Comprised of veteran MLA Doug Griffiths, from rural Alberta, and Calgary rookies Jonathan Denis, Rob Anderson, and Kyle Fawcett, the quartet wants a legislated fiscal framework that would reverse Alberta’s current deficit position by curbing spending, dictating a provincial savings plan and introducing a more competitive tax policy. They also want less red tape and more program reviews.

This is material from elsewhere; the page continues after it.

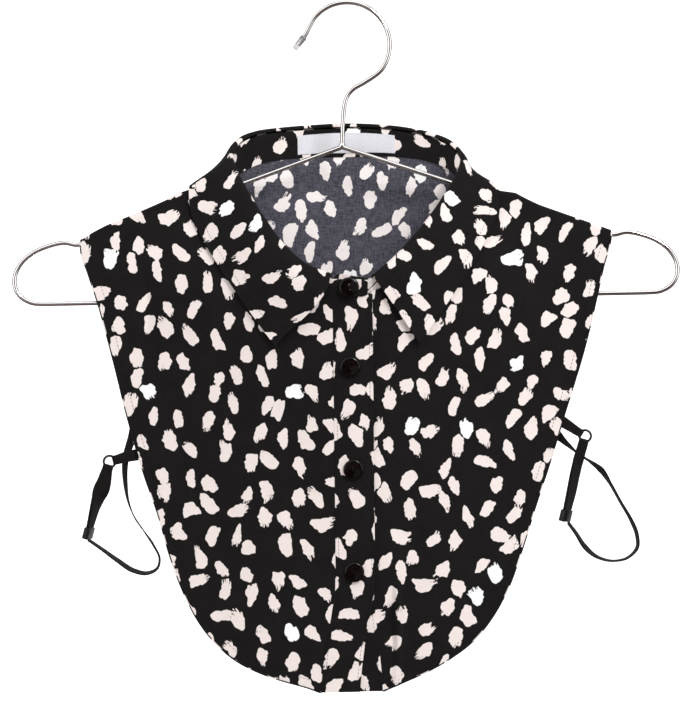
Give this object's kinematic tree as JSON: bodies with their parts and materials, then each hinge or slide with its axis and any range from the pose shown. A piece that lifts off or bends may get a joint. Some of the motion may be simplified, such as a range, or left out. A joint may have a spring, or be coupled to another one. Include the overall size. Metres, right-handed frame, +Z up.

Alberta’s Tories have seen such groupings pop up in caucus before: Premier Ed Stelmach is himself a veteran of the Deep Six, which in the 1990s lobbied for deeper, faster cuts under Ralph Klein. But this cohort arrives at a delicate time for the Tories—the party has dipped to a 16-year low in the polls, due largely to a $6.9-billion deficit, and a recent poll showed the fiscally hard-nosed Wildrose Alliance outpacing the Tories in Calgary. Earlier this month, Stelmach survived a leadership review vote in which one in four delegates cast ballots in favour of tossing him.
So some see in the four a prelude to the balkanization of the Tories. Fawcett, for one, made headlines in September after criticizing Stelmach in the wake of an embarrassing Tory by-election loss. “We both agreed we need to do our jobs better,” he says. All claim they support Stelmach and reject talk they’ll soon join the Wildrose. Others see the four as a clever PR gambit by the premier’s office to safely trial-balloon policy.

Pollster Janet Brown, whose seat projection modelling is notoriously accurate, notes three of the four (those in Calgary) would have risked losing their seats had an election been held in late October. “They’ve come to the conclusion the party needs to make a hard turn to the right to win back the support they’ve lost to Wildrose,” she says. Which begs the question: are these musketeers really just into self-preservation?